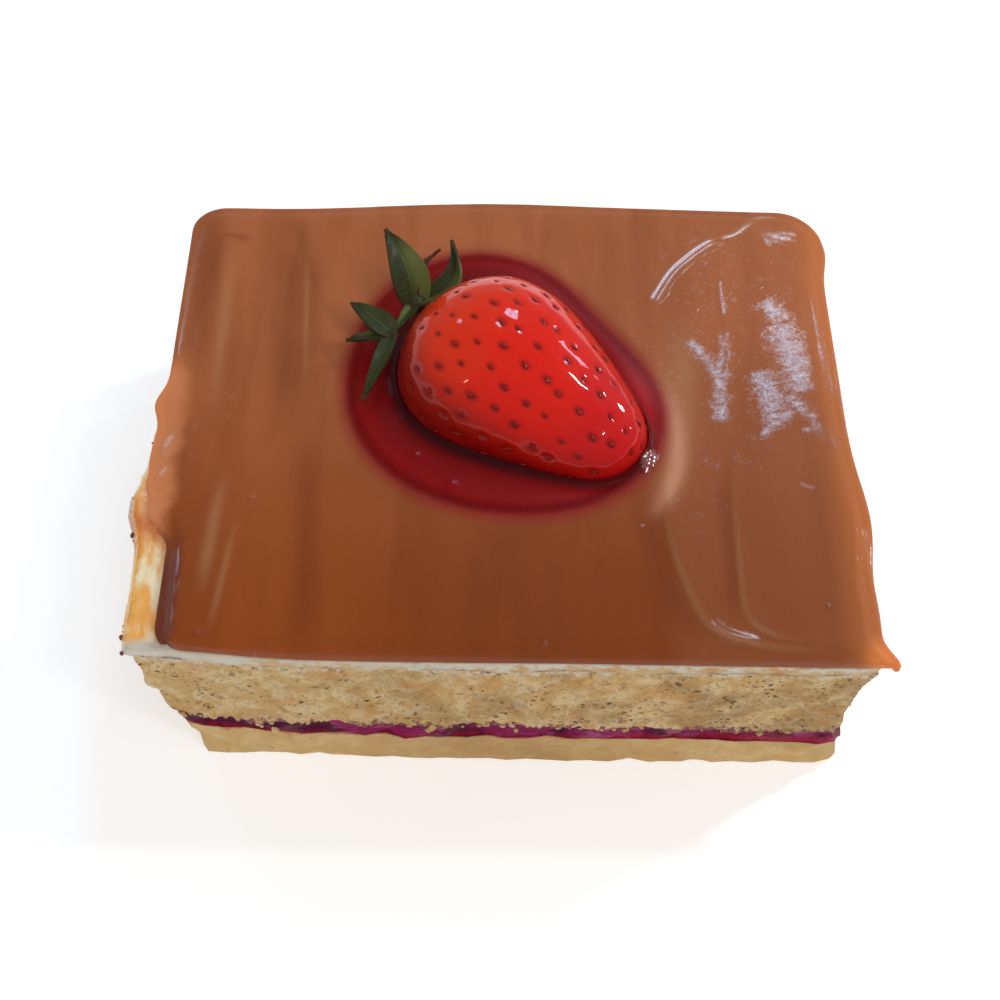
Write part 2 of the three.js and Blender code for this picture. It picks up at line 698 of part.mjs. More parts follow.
// The sepals on the near side grow from this lower knot, which a narrow sepal joins to the hub.
const KNOT = [-15.8, 9.2, 34.8];
const KNOT_RADIUS = 1;

const SEPALS = [
  { root: HUB, tip: [-17, 21.9, 41.9], width: 5.4, arch: 0.8, bow: -0.3, fold: 0.35 },
  { root: HUB, tip: [-8.3, 23.2, 38.6], width: 2.9, arch: -0.8, bow: -1.5, fold: 0.6 },
  { root: HUB, tip: KNOT, width: 1.8, arch: 0.5, bow: 0.2, fold: 0.4 },
  { root: KNOT, tip: [-21.6, 13.3, 36.5], width: 3.6, arch: 0.6, bow: 0.2, fold: 0.3 },
  { root: KNOT, tip: [-22.1, 8.1, 34.8], width: 2, arch: 0.5, bow: 0.3, fold: 0.3 },
  { root: KNOT, tip: [-19.5, -1.2, 33.6], width: 2.2, arch: 1.1, bow: 0.3, fold: 0.3 },
];

// A three.js geometry as a manifold-3d solid, its shared vertices merged.
function solidFrom(geometry) {
  const bare = new THREE.BufferGeometry().setAttribute("position", geometry.getAttribute("position"));
  bare.setIndex(geometry.index);
  const merged = mergeVertices(bare, 1e-4);
  const vertProperties = new Float32Array(merged.attributes.position.array);
  const triVerts = new Uint32Array(merged.index.array);
  return new wasm.Manifold(new wasm.Mesh({ numProp: 3, vertProperties, triVerts }));
}

function geometryOf(solid) {
  const mesh = solid.getMesh();
  const geometry = new THREE.BufferGeometry();
  geometry.setAttribute("position", new THREE.BufferAttribute(new Float32Array(mesh.vertProperties), 3));
  geometry.setIndex(new THREE.BufferAttribute(new Uint32Array(mesh.triVerts), 1));
  geometry.computeVertexNormals();
  return geometry;
}

function cap(radius, place) {
  const round = new THREE.SphereGeometry(radius, 12, 8);
  round.scale(0.75, 1.1, 0.9);
  round.rotateZ(BERRY_TURN);
  return solidFrom(round.translate(...place));
}

// The hub is a small cap on the berry's stem end, and the sepals grow out of it and the knot.
function calyx() {
  const hubs = cap(HUB_RADIUS, HUB).add(cap(KNOT_RADIUS, KNOT));
  return geometryOf(SEPALS.reduce((sum, leaf) => sum.add(solidFrom(sepal(leaf))), hubs));
}

// ---- Materials ----

function finish(color, roughness) {
  return new THREE.MeshStandardMaterial({ color, roughness, metalness: 0 });
}

const sponge = finish(0xd6b981, 0.9);
const filling = finish(0x8a2448, 0.5);
const cream = finish(0xeee0c4, 0.45);
const glaze = finish(0x96582f, 0.22);
const gel = finish(0x8c1014, 0.08);
const berry = finish(0xcf2417, 0.15);
const leaf = finish(0x4f6b32, 0.55);

// ---- The slice ----

const slice = new THREE.Group();

function place(name, geometry, material) {
  const mesh = new THREE.Mesh(geometry, material);
  mesh.name = name;
  slice.add(mesh);
  return mesh;
}

place("bottom_sponge", bottomSponge(), sponge);
place("berry_filling", berryFilling(), filling);
place("top_sponge", topSponge(), sponge);
place("milk_cream", milkCream(), cream);
place("caramel_glaze", caramelGlaze(), glaze);
place("fruit_gel", fruitGel(), gel);
place("strawberry_calyx", calyx(), leaf);

const half = place("strawberry_half", strawberryHalf(), berry);
half.position.set(BERRY_CENTRE.x, BERRY_CENTRE.y, GLAZE_TOP);
half.rotation.z = BERRY_TURN;

export default slice;
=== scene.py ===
"""A slice of soaked milk cake with a caramel glaze and half a strawberry in fruit gel."""

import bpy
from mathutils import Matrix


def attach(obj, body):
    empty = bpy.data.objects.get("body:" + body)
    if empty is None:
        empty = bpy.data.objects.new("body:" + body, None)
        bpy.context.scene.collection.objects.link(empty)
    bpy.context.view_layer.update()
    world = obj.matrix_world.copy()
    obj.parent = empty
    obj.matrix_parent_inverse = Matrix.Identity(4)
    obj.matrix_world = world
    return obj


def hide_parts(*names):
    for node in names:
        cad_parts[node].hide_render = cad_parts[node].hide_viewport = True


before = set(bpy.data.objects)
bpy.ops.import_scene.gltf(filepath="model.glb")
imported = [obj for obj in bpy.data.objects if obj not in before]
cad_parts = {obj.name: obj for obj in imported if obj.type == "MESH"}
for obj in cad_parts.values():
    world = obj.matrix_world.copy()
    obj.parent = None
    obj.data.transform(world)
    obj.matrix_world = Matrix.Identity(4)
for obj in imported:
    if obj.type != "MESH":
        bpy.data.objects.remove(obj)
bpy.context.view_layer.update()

import math
import random

import bpy
import numpy as np
from bpy.props import FloatProperty, FloatVectorProperty, IntProperty, PointerProperty
from mathutils import Matrix, Vector, noise
from mathutils.kdtree import KDTree

bl_info = {
    "name": "Milk cake slice",
    "version": (1, 0, 0),
    "blender": (4, 5, 0),
    "location": "3D View > Sidebar > Milk cake",
    "description": "Models a slice of soaked milk cake with caramel, fruit gel and a strawberry",
    "category": "Add Mesh",
}

# Lengths in the formulas below are in millimetres, with the slice's base at z = 0.
MM = 0.001
HALF_WIDTH = 45
HALF_DEPTH = 37.5
GLAZE_FLOOR = 28.8
GLAZE_TOP = 31


def rgb(red, green, blue):
    """A colour as a screen shows it, from 0 to 255, as the linear values that a shader takes."""
    return tuple(
        c / 12.92 if c <= 0.04045 else ((c + 0.055) / 1.055) ** 2.4
        for c in (red / 255, green / 255, blue / 255)
    )


# ---- What a user would change ----


def colour(name, description, default):
    return FloatVectorProperty(
        name=name, description=description, default=rgb(*default), subtype="COLOR", min=0, max=1
    )


def length(name, description, default):
    return FloatProperty(
        name=name, description=description, default=default, unit="LENGTH", subtype="DISTANCE", min=0
    )


class CakeSizes(bpy.types.PropertyGroup):
    lump_depth: length("Lump depth", "How far the cut sponge stands out and sits back", 0.0005)
    hole_depth: length("Hole depth", "How deep the sponge's larger holes are", 0.0004)
    tooth_length: length("Torn edge", "How far torn crumb hangs over the filling", 0.0015)
    wrinkle_height: length("Wrinkle height", "Height of the wrinkles in the glaze's skin", 0.00003)
    seed_spacing: length("Seed spacing", "Distance between the rows of seeds", 0.003)
    seed_length: length("Seed length", "Length of a strawberry seed", 0.00115)
    pit_depth: length("Pit depth", "How deep a seed's pit is", 0.00016)
    leaf_thickness: length("Leaf thickness", "Thickness of a sepal", 0.00042)
    crumb_count: IntProperty(name="Crumbs", description="Number of loose crumbs", default=420, min=0)


class CakeColours(bpy.types.PropertyGroup):
    sponge: colour("Sponge", "Crumb of the sponge", (200, 164, 110))
    sponge_pale: colour("Pale sponge", "Crumb where the milk whitens it", (232, 208, 164))
    sponge_dull: colour("Dull sponge", "Crumb where it is dense", (158, 116, 64))
    # Painted shade: the colour that darkens the crumb deep in its holes and pinholes.
    sponge_hole_shade: colour("Sponge holes", "Crumb deep in its holes", (84, 52, 24))
    sponge_soaked: colour("Soaked sponge", "Crumb where syrup has soaked in", (194, 128, 60))
    filling: colour("Filling", "Berry filling", (136, 28, 78))
    filling_dark: colour("Dark filling", "Filling where it is thick", (66, 8, 38))
    filling_streak: colour("Filling streaks", "Filling mixed with cream", (184, 92, 146))
    filling_red: colour("Red filling", "Juice along the filling's lower edge", (164, 26, 52))
    cream: colour("Cream", "Milk cream", (216, 202, 182))
    cream_shade: colour("Cream rim", "Cream where it is thin, on its sides", (188, 180, 168))
    syrup: colour("Syrup", "Syrup on the cream", (252, 184, 90))
    syrup_dark: colour("Dark syrup", "Syrup beside the glaze", (222, 122, 44))
    caramel: colour("Caramel", "Glaze where it is thick", (131, 61, 19))
    # Painted sheen: the glaze is painted paler towards the back, where it reflects more light.
    caramel_back_sheen: colour("Pale caramel", "Glaze mixed with more milk", (170, 97, 57))
    # Painted highlights on the glaze's crests and scrapes, and its paler tan streaks.
    caramel_tan_highlight: colour("Tan caramel", "Glaze in thin streaks and crests", (178, 128, 88))
    caramel_dark: colour("Dark caramel", "Glaze in the shade of its ridges", (108, 46, 14))
    caramel_thin: colour("Thin caramel", "Glaze where light comes through it", (218, 124, 62))
    stain: colour("Stain", "Glaze stained by the gel", (140, 34, 30))
    gel: colour("Gel", "Fruit gel where it is thin", (140, 14, 12))
    gel_deep: colour("Deep gel", "Fruit gel where it is deep", (84, 8, 14))
    berry: colour("Strawberry", "Skin of the strawberry", (222, 26, 4))
    berry_shoulder: colour("Strawberry shoulder", "Skin near the stem", (222, 54, 12))
    berry_shade: colour("Strawberry tip", "Skin near the tip and the cut", (200, 14, 18))
    seed: colour("Seeds", "Seeds of the strawberry", (124, 16, 10))
    leaf: colour("Leaves", "Sepals", (48, 52, 22))
    leaf_rib: colour("Leaf ribs", "Ribs of the sepals", (96, 110, 60))
    leaf_dry: colour("Dry leaf", "Dried tips and roots of the sepals", (92, 48, 32))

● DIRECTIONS
Retype, in the same exact form, the lines of the material above from the line holding "before = set(bpy.data.objects)" through the line holding "obj.data.transform(world)".

● WRITTEN SOLUTION
before = set(bpy.data.objects)
bpy.ops.import_scene.gltf(filepath="model.glb")
imported = [obj for obj in bpy.data.objects if obj not in before]
cad_parts = {obj.name: obj for obj in imported if obj.type == "MESH"}
for obj in cad_parts.values():
    world = obj.matrix_world.copy()
    obj.parent = None
    obj.data.transform(world)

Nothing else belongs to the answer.